Expanding the palate

One of the hardest jobs a parent has is trying to get the kids to eat what is put on their plate. Kids get fixated on one kind of food, usually something not very exquisite or nutritious, like French fries and chicken nuggets. Then the kids make a huge fuss if they’re expected to eat any adult food. And the spiritual life is like that.

St. Paul, in writing to the Corinthians (I Cor 3:2) complains that even though he’s trying to help them mature by giving them solid food, they keep wanting to regress by going back to their familiar milk.

St. John of the Cross also uses the same image: God is trying to expand our palate by giving us more and more sophisticated, complicated, and ultimately delightful goods so that, eventually, our palate will be so refined that we will not only desire but even taste the goodness of God Himself in this life.

(Ascent, II, ch. 11) John says, “Our Lord proves and elevates the soul by first bestowing graces that are exterior, lowly, and proportioned to the small capacity of sense. If the person reacts well by taking these first morsels with moderation for strength and nourishment, God will bestow a more abundant and higher quality of food.”

Two

Parents work really hard to get their kids to try different kinds of food 

And sometimes the kids throw a fit because they like the junk food they’ve gotten used to. 

St. John of the Cross (Dark Night, I, 9) says this is like the Israelites in the desert when God brought them out of slavery to the idols of the Egyptians so that He could give them what they really wanted and needed – Himself. Yet, what did the Israelites do? They threw a fit the whole way. They wanted to go back to their old ways, back to all their old addictions and attachments. 
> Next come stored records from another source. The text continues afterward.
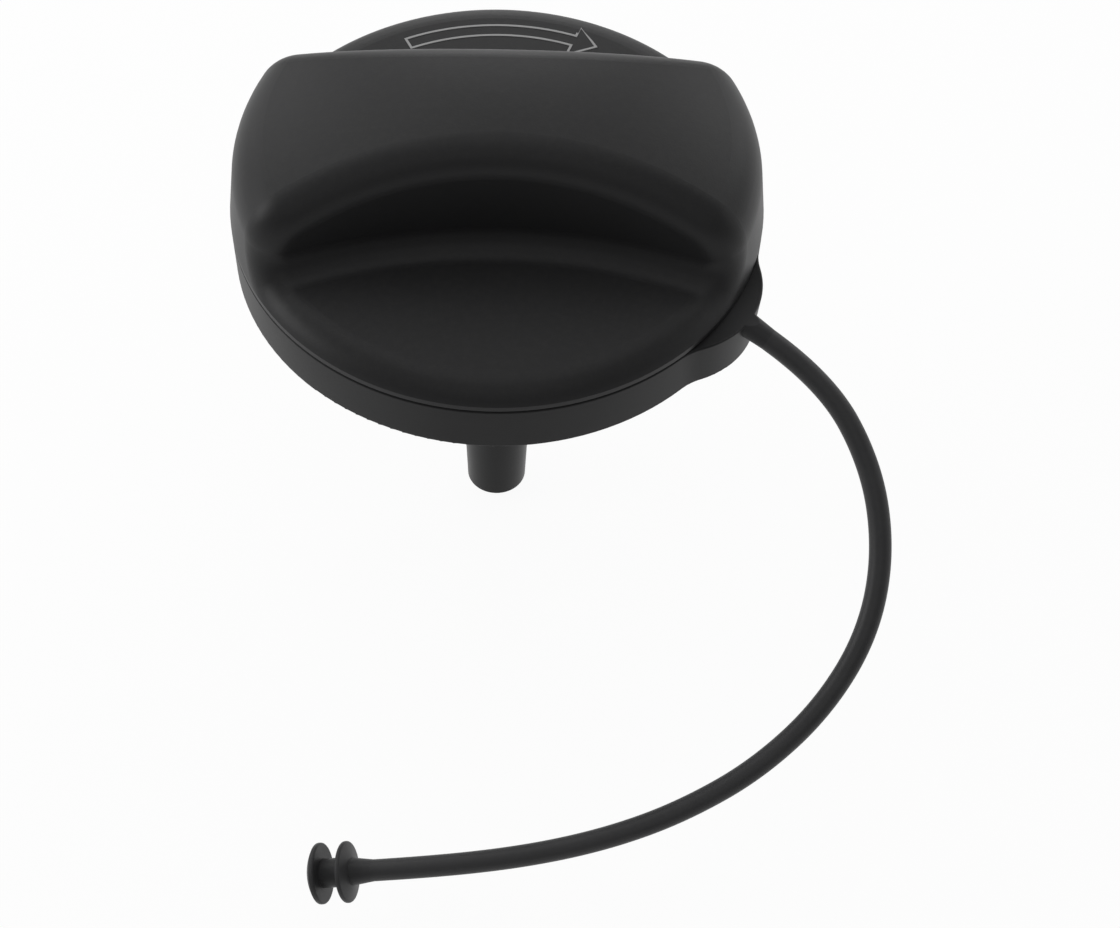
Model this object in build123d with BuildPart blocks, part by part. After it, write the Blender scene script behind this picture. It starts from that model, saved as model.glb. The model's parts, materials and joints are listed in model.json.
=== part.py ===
from build123d import *
import os
from math import acos, cos, hypot, pi, radians, sin, tan

os.makedirs("parts", exist_ok=True)

# Screw-in fuel filler cap with a tether. Lengths in mm, angles in degrees.
# Z is the cap's axis. Z = 0 is the face where the gasket meets the filler neck.
# The grip bar runs along X.

# ---------------------------------------------------------------- driving dimensions
cap_radius = 40.0          # cover and tether ring, at the joint line between them
seam_z = 13.7              # height of that joint line
seam_gap = 0.3             # gap between cover and tether ring
bar_height = 23.0          # top of the grip bar above the joint line
bar_half_width = 12.0      # at the middle of the bar
bar_end_radius = 38.6      # from the axis to the bar's ends, below their round shoulder
shoulder_radius = 9.0
crown_radius = 80.0        # of the bar's top along its length
scoop_radius = 80.0        # of the finger scoops in plan
floor_height = 3.8         # flat floor beside the bar, above the joint line
foot_radius = 3.7          # where the bar's sides meet the floor
edge_radius = 5.0          # round edge of bar and rim
cover_wall = 2.2

tooth_count = 24           # ratchet teeth inside the cover
tooth_root = 30.8
tooth_tip = 29.8
ratchet_wall_radius = 33.0
pawl_count = 4

ring_height = 8.5          # tether ring's skirt
ring_wall = 2.4
ring_web = 1.8
lug_radius = 13.8
lug_centre = 29.5          # its distance from the cap's axis
lug_angle = -30.0          # from +X
lug_taper = 4.0            # its side leans in towards the bottom
lug_blend = 9.0            # between the lug's side and the skirt

gasket_thickness = 3.0
gasket_radius = 27.4
flange_radius = 31.0
flange_thickness = 2.0
drum_radius = 25.6         # carries the ratchet ring
bearing_radius = 27.0      # the tether ring turns on it
running_gap = 0.1
thread_radius = 23.0
core_radius = 20.6
thread_pitch = 6.0
thread_length = 16.0       # threaded sleeve below the sealing face
sleeve_bore = 18.0

housing_radius = 17.8      # valve housing, a push fit in the sleeve
chamber_radius = 15.0
stem_end_z = -56.6
stem_top_radius = 5.7
stem_end_radius = 4.95

cord_diameter = 3.3
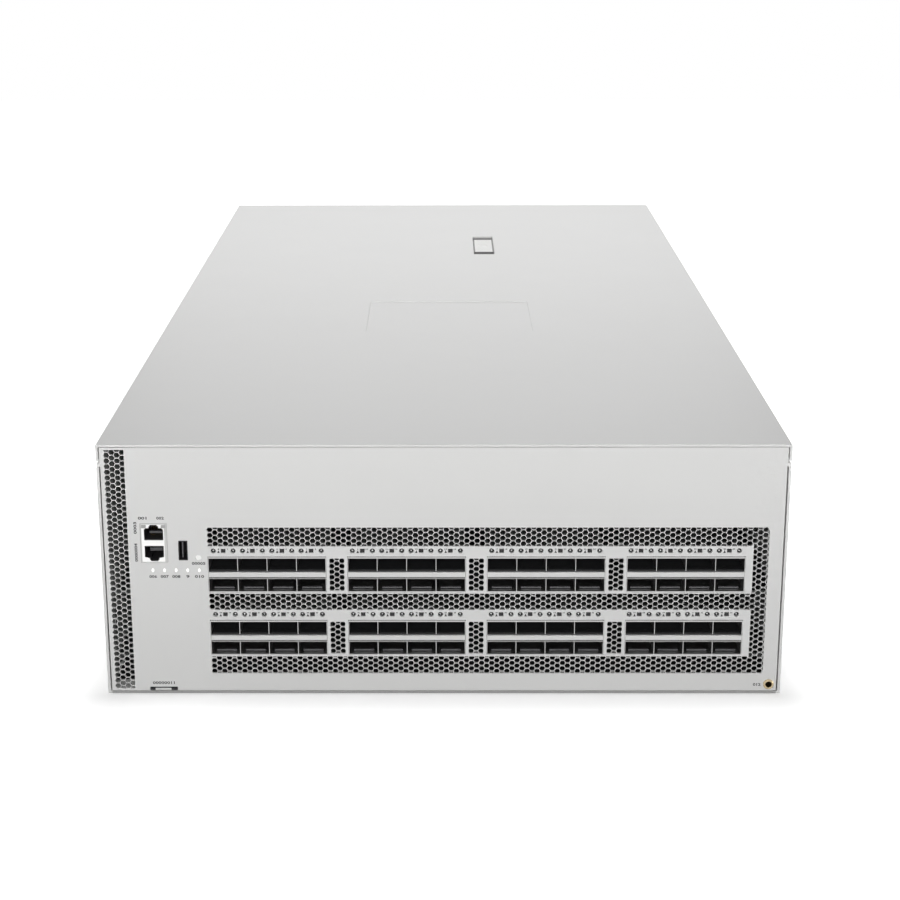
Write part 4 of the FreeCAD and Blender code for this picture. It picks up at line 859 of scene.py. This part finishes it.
# Zinc electroplate, clear passivated: cool grey and half bright, cloudy, with fine rolling lines
zinc = surface("clear_passivated_zinc_plate", ("#a9adb1", "#c3c6c9"), (0.34, 0.52), (14, 3), (0.12, 0.03),
               relief=(0.8, 2, 1, 0.02, 1), shader=METAL)
eased_copy("pull_out_tag", "asset_tag", light_grey, "asset_tag", 0.2)
finish(zinc, "tag_sleeve")
shape = bmesh.new()
for left, right, foot in ((tag_low.x, tag_low.x + GRIP_LEFT, tag_low.z),
                          (tag_high.x - GRIP_RIGHT, tag_high.x, tag_low.z),
                          (tag_low.x, tag_high.x, tag_high.z - GRIP_TOP)):
    block(shape, (left, tag_low.y - GRIP_PROUD, foot - GRIP_PROUD),
          (right, tag_low.y + GRIP_LONG, tag_high.z + GRIP_PROUD))
as_piece("tag_pull_grips", shape, black, "asset_tag")

# Floor trims: a strip of grey along the floor's front edge, drawn as rubber, is painted shadow under the
# plate's lower edge, and a black film on the floor behind the vents, drawn as glued insulation, is painted
# shade that keeps the vent holes dark.
SHEET = 1.8
TRIM = 0.3
TRIM_FOOT, TRIM_GAP = 0.1, 0.15
FILM = 0.3
FILM_GAP = 3
FILM_FRONT, FILM_BACK = 16, 240
# The strip's grey is painted shadow under the plate's edge
shape = bmesh.new()
block(shape, (panel_low.x, face - TRIM, TRIM_FOOT), (panel_high.x, face, panel_low.z - TRIM_GAP))
edge_strip_painted_shadow = grey_moulding("grey_strip_painted_edge_shadow", "#969695", "#a0a09f")
as_piece("floor_edge_shadow_strip", shape, edge_strip_painted_shadow, CHASSIS)
# The black film is painted shade behind the vents
shape = bmesh.new()
for left, right in ((panel_low.x, tag_low.x - FILM_GAP), (tag_high.x + FILM_GAP, panel_high.x)):
    block(shape, (left, face + FILM_FRONT, SHEET), (right, face + FILM_BACK, SHEET + FILM))
as_piece("black_film_painted_vent_shade", shape, black, CHASSIS)

# Earthing jack: a bush turned from brass bar, with a 4 mm bore, held by a hexagon nut behind the plate.
# The cut is bright and pale, with fine turning rings round the rim.
BORE = 2.05
RIM = 3.5
RIM_PROUD = 1
BARREL_RADIUS = 2.9
BARREL_LONG = 14
NUT = 4
NUT_THICK = 2.5


def turned_brass():
    """Brass bar, cut on a lathe: its own rings about the jack's axis make the relief."""
    material, tree, out = empty_material("turned_brass")
    place = add(tree, "TexCoord").outputs["Object"]
    from_axis = add(tree, "Mapping", {"Vector": place, "Location": (-ground_x * MM, 0, -ground_z * MM)})
    rings = add(tree, "TexWave", {"Vector": from_axis.outputs["Vector"], "Scale": metre_scale(6)},
                wave_type="RINGS", rings_direction="Y")
    wear = add(tree, "TexNoise", {"Vector": place, "Scale": metre_scale(2), "Detail": 2})
    tone = add(tree, "ValToRGB", {"Fac": wear.outputs["Fac"]})
    tone.color_ramp.elements[0].color = linear("#b3a27e")
    tone.color_ramp.elements[1].color = linear("#c4b596")
    bump = add(tree, "Bump", {"Height": rings.outputs["Fac"], "Strength": 0.15, "Distance": 0.02 * MM})
    metal = add(tree, "BsdfPrincipled", {"Base Color": tone.outputs["Color"], "Roughness": 0.3,
                                         "Normal": bump.outputs["Normal"]} | METAL)
    tree.links.new(metal.outputs[0], out.inputs["Surface"])
    return material


shape = bmesh.new()
turned(shape, ground_x, ground_z, [
    (BORE, face - RIM_PROUD + 0.3), (BORE + 0.3, face - RIM_PROUD), (RIM - 0.6, face - RIM_PROUD),
    (RIM, face - RIM_PROUD + 0.6), (RIM, face), (BARREL_RADIUS, face), (BARREL_RADIUS, face + BARREL_LONG),
    (BORE, face + BARREL_LONG)], 40)
plate(shape, round_hole(ground_x, ground_z, NUT, 6), [round_hole(ground_x, ground_z, BARREL_RADIUS, 40)],
      face + PLATE, face + PLATE + NUT_THICK)
as_piece("earthing_bush_and_nut", shape, turned_brass(), CHASSIS, ["ground_jack"], ease=0.08)

# Boards: glass and epoxy under a black solder mask, on black nylon standoffs. The finned sinks that cool
# their chips are extruded aluminium, brushed along the fins, and the chip is in black moulded epoxy.

# Black solder mask on epoxy glass: smooth and half glossy over faint tracks
board_black = surface("black_solder_mask_on_epoxy_glass", ("#0b0e0c", "#151a17"), 0.3, (5, 0), (0.1, 0.04),
                      kind="TexVoronoi", distance="MANHATTAN")
# Extruded aluminium, brushed: bright and pale, with lines along the fins
aluminium = surface("brushed_extruded_aluminium", ("#cfd1d3",), (0.28, 0.5), (0.7, 3, 1, 0.02, 1),
                    (0.15, 0.03), shader=METAL)
finish(board_black, "main_board", "upper_port_board", "control_board", "console_board", "fan_backplane",
       "power_backplane")
finish(aluminium, "switch_heat_sink", "control_heat_sink")
finish(black, "switch_chip", "board_standoffs")

# Rear wall, shelf and guides: a coated end plate with windows for four fan modules above and notches for
# four power supplies below. The shelf between them and the guides are zinc plated.
SCREW = 1.45
SCREW_RISE = 1.85
SCREW_HEAD = 0.9
SCREW_PLACES = (-205, -108.5, 0, 108.5, 205)
eased_copy("rear_wall", "rear_panel", paint, CHASSIS, CUT_EDGE)
finish(zinc, "bay_shelf", "bay_guides")
rear = mm_box("rear_panel")[1]
shape = bmesh.new()
head = rear.y + SCREW_HEAD
for x in SCREW_PLACES:
    turned(shape, x, rear.z - SCREW_RISE, [
        (0, head - 0.4), (0.5, head - 0.4), (0.55, head), (SCREW - 0.3, head), (SCREW, head - 0.4),
        (SCREW, rear.y), (0, rear.y)], 20)
as_piece("rear_wall_screws", shape, zinc, CHASSIS)

# Fan modules: each a black moulded duct with a guard, a motor on its back, a plug in front and a pull
# handle. Five swept blades turn on its spindle.
GUARD_REACH = 45.5
GUARD_TALL = 13
GUARD_PITCH = 17
GUARD_WEB = 2
MOTOR = 20
MOTOR_RIM = 21.5
SPINDLE = 2.5
SPINDLE_LONG = 24
SPINDLE_BORE = 2.56
GUARD_THICK = 1.5
MOTOR_MOUNT = 3.5
DUCT_BORE = 47
DUCT_HALF = 51
DUCT_FOOT, DUCT_ROOF = 1.7, 2.3
PLUG_LONG, PLUG_HALF, PLUG_TALL = 8, 12, 8
HANDLE_REACH = 28.2
HANDLE_OUT, HANDLE_IN = 42, 36
HANDLE_BAR = 6
HANDLE_TURN, HANDLE_INNER_TURN = 9, 3
LENS_REACH, LENS_DROP = 46, 5
BLADES = 5
BLADE_CHORD = 34
BLADE_PITCH = math.radians(42)
BLADE_TIP = 43.4
BLADE_ROOT = 19
BLADE_STEPS = 8
CHORD_STEPS = 10
HUB = 21


def flat(u, v, depth):
    """A point of a drawing that lies level, at a height."""
    return u, v, depth


def corner_arc(x, y, radius):
    turns = [math.radians(15 * k) for k in range(7)]
    return [(x + radius * math.cos(turn), y + radius * math.sin(turn)) for turn in turns]


def guard_slots(x, z):
    """Openings of the guard: level rows that end on the bore's circle and on the motor's."""
    slots = []
    for row in range(-2, 3):
        rises = [row * GUARD_PITCH + GUARD_TALL * (k / 8 - 0.5) for k in range(9)]
        outer = [(math.sqrt(GUARD_REACH ** 2 - rise ** 2), rise) for rise in rises]
        inner = [(max(GUARD_WEB, math.sqrt(max(0, MOTOR_RIM ** 2 - rise ** 2))), rise)
                 for rise in reversed(rises)]
        for side in (-1, 1):
            slots.append([(x + side * u, z + v) for u, v in outer + inner])
    return slots


def rim_of(grid):
    """The corners round the edge of a grid, in order."""
    return grid[0] + [row[-1] for row in grid[1:]] + grid[-1][-2::-1] + [row[0] for row in grid[-2:0:-1]]


def blade(shape, x, y, z, turn):
    """One blade: a twisted and slightly cambered sheet, thick in its middle and thin at its edges."""
    top, under = [], []
    for face_side, grid in ((1, top), (-1, under)):
        for i in range(BLADE_STEPS + 1):
            out_share = i / BLADE_STEPS
            radius = BLADE_ROOT + (BLADE_TIP - BLADE_ROOT) * out_share
            pitch = BLADE_PITCH - math.radians(5) * (out_share - 0.5)
            chord = BLADE_CHORD * (0.9 + 0.1 * out_share)
            row = []
            for k in range(CHORD_STEPS + 1):
                t = k / CHORD_STEPS - 0.5
                thick = 0.9 * (1 - (2 * t) ** 2) ** 0.5 + 0.05
                camber = 1.6 * (1 - (2 * t) ** 2) - 0.8
                painted_shadow_ramp = camber + face_side * thick
                along = t * chord
                tangent = -along * math.sin(pitch) + painted_shadow_ramp * math.cos(pitch)
                depth = along * math.cos(pitch) + painted_shadow_ramp * math.sin(pitch)
                angle = turn + tangent / radius
                row.append(shape.verts.new((x + radius * math.sin(angle), y + depth,
                                            z + radius * math.cos(angle))))
            grid.append(row)
        for a, b in zip(grid, grid[1:]):
            for k in range(CHORD_STEPS):
                shape.faces.new((a[k], a[k + 1], b[k + 1], b[k]))
    above, below = rim_of(top), rim_of(under)
    for k in range(len(above)):
        after = (k + 1) % len(above)
        shape.faces.new((above[k], above[after], below[after], below[k]))


# Green acrylic over a lamp: clear, polished and faintly lit
green_lens = surface("green_acrylic_lens", ("#4f9e5c", "#74c47f"), 0.15, (1, 2), shader={
    "IOR": 1.49, "Emission Color": linear("#74c47f"), "Emission Strength": 0.25})


def status_lens(name, body, x, z, back, long):
    """A domed green lens, 2.4 mm across, over a lamp of its module."""
    front = back - long
    shape = bmesh.new()
    turned(shape, x, z, [(0, back + 0.5), (0.9, back + 0.4), (1.2, back), (1.2, front), (0, front)], 20)
    as_piece(name, shape, green_lens, body)


for i in range(1, 5):
    module = f"fan_module_{i}"
    low, high = mm_box(f"fan_frame_{i}")
    rotor_low, rotor_high = mm_box(f"fan_rotor_{i}")
    x = (low.x + high.x) / 2
    face_back = high.y - HANDLE_REACH
    face_front = face_back - GUARD_THICK
    mount = face_back - MOTOR_MOUNT
    duct_front = low.y + PLUG_LONG
    duct_low, duct_high = low.z + DUCT_FOOT, high.z - DUCT_ROOF
    z = (duct_low + duct_high) / 2
    bore = round_hole(x, z, DUCT_BORE, 72)
    shape = bmesh.new()
    plate(shape, rectangle(x - DUCT_HALF, duct_low, x + DUCT_HALF, duct_high), [bore], duct_front, face_front)
    slots = guard_slots(x, z)
    plate(shape, rectangle(low.x, low.z, high.x, high.z), slots, face_front, face_back)
    plate(shape, bore, slots, mount, face_front)
    inner = corner_arc(x + HANDLE_IN - HANDLE_INNER_TURN, high.y - HANDLE_BAR - HANDLE_INNER_TURN,
                       HANDLE_INNER_TURN)
    outer = corner_arc(x + HANDLE_OUT - HANDLE_TURN, high.y - HANDLE_TURN, HANDLE_TURN)
    half = inner[::-1] + [(x + HANDLE_IN, face_back), (x + HANDLE_OUT, face_back)] + outer
    plate(shape, half + mirrored(half, x), [], duct_low + 0.3, duct_low + 0.3 + HANDLE_BAR, flat)
    as_piece(f"fan_duct_and_guard_{i}", shape, black, module, [f"fan_frame_{i}"], ease=0.4)
    shape = bmesh.new()
    motor_front = rotor_high.y + 0.3
    spindle_tip = motor_front - SPINDLE_LONG
    turned(shape, x, z, [(0, spindle_tip), (SPINDLE, spindle_tip), (SPINDLE, motor_front),
                         (MOTOR - 1, motor_front), (MOTOR, motor_front + 1), (MOTOR, mount), (0, mount)], 48)
    block(shape, (x - PLUG_HALF, low.y, duct_low), (x + PLUG_HALF, duct_front, duct_low + PLUG_TALL))
    as_piece(f"fan_motor_and_plug_{i}", shape, black, module, ease=0.3)
    status_lens(f"fan_status_lens_{i}", module, x + LENS_REACH, duct_high - LENS_DROP, face_back, GUARD_THICK)
    shape = bmesh.new()
    turned(shape, x, z, [(SPINDLE_BORE, rotor_low.y), (HUB - 5, rotor_low.y), (HUB - 1.5, rotor_low.y + 1.5),
                         (HUB, rotor_low.y + 5), (HUB, rotor_high.y), (SPINDLE_BORE, rotor_high.y)], 48)
    for k in range(BLADES):
        blade(shape, x, (rotor_low.y + rotor_high.y) / 2, z, 2 * math.pi * k / BLADES)
    as_piece(f"fan_blades_{i}", shape, black, f"fan_rotor_{i}", [f"fan_rotor_{i}"])

# Power supplies: closed zinc-plated cases with a black handle, a black mains inlet with three pins, air
# slots, a lamp, and a blue catch that slides towards the handle.
SUPPLY_EASE = 0.35
CATCH_EASE = 0.4
SUPPLY_REACH = 28.5
SUPPLY_PLUG = 7.9
INLET_ACROSS = 19.5
INLET_HALF = (13.4, 9.9)
INLET_MOUTH = ((-11.5, 4), (-8.5, 7), (8.5, 7), (11.5, 4), (11.5, -7), (-11.5, -7))
INLET_SUNK, INLET_DEEP, INLET_BACK = 0.2, 16, 18
PIN_PLACES = ((-7, -2), (7, -2), (0, 2))
PIN_TIP, PIN_ROOT = 3, 16.5
LENS_ACROSS, LENS_UP = 24.2, 12
# Nylon, moulded in a matt blue that marks what may be touched: faintly mottled where it is handled
blue = surface("blue_moulded_nylon", ("#33476b", "#405784"), 0.5, (3, 2), (0.15, 0.05), shader={"IOR": 1.53})
for i in range(1, 5):
    body = f"power_supply_{i}"
    low, high = mm_box(body)
    x = (low.x + high.x) / 2
    z = (low.z + high.z) / 2
    back = high.y - SUPPLY_REACH
    case = eased_copy(f"supply_case_{i}", body, zinc, body, SUPPLY_EASE)
    # The handle behind the case and the plug before it are black
    case.data.materials.append(black)
    for polygon in case.data.polygons:
        if polygon.center.y > (back + 0.05) * MM or polygon.center.y < (low.y + SUPPLY_PLUG) * MM:
            polygon.material_index = 1
    inlet_x = x - INLET_ACROSS
    inlet = window_at(inlet_x, z, INLET_HALF)
    (left, foot), (right, top) = inlet[0], inlet[2]
    mouth = [(inlet_x + u, z + v) for u, v in INLET_MOUTH]
    shape = bmesh.new()
    plate(shape, inlet, [mouth], back - INLET_DEEP, back - INLET_SUNK)
    block(shape, (left, back - INLET_BACK, foot), (right, back - INLET_DEEP, top))
    as_piece(f"mains_inlet_{i}", shape, black, body, ease=0.3)
    shape = bmesh.new()
    for across, rise in PIN_PLACES:
        block(shape, (inlet_x + across - 1, back - PIN_ROOT, z + rise - 2),
              (inlet_x + across + 1, back - PIN_TIP, z + rise + 2))
    as_piece(f"mains_inlet_pins_{i}", shape, nickel, body, ease=0.3)
    status_lens(f"supply_status_lens_{i}", body, x + LENS_ACROSS, z + LENS_UP, back, 1)
    catch = f"supply_release_{i}"
    eased_copy(f"release_thumb_piece_{i}", catch, blue, catch, CATCH_EASE)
So why do parents try to expand their kids’ palates? For their kids’ own happiness. So that their kids can appreciate all kinds of foods, so that their kids can enjoy the full range of healthy, surprising, and sophisticated dishes. But to the kid, it looks like the parents are just punishing them by taking away what they like and giving them what they don’t.

And that’s what God’s process of detachment can feel like to us. It feels like punishment, even though it’s actually meant to expand our desire so that we hunger for God above all and delight in Him above all. 

So don’t be like a spoiled kid who says, “I’ll only eat chicken nuggets. If you serve me anything else, I’ll throw a fit.” 

Let God expand your palate. Whatever the situation He gives you, learn to appreciate it. And eventually, the whole world will become for you a richly varied source of joy. 

Three

Not detachment for detachment’s sake

John is not saying the only things we need are the sacraments and prayer and everything else is bad. That would be inhuman. So, let’s step back and get the context first. 

We have been designed by God to need many good things to be fulfilled and happy. We need a hierarchy of good things, three levels of goods to be happy: Superficial, Profound, and Divine.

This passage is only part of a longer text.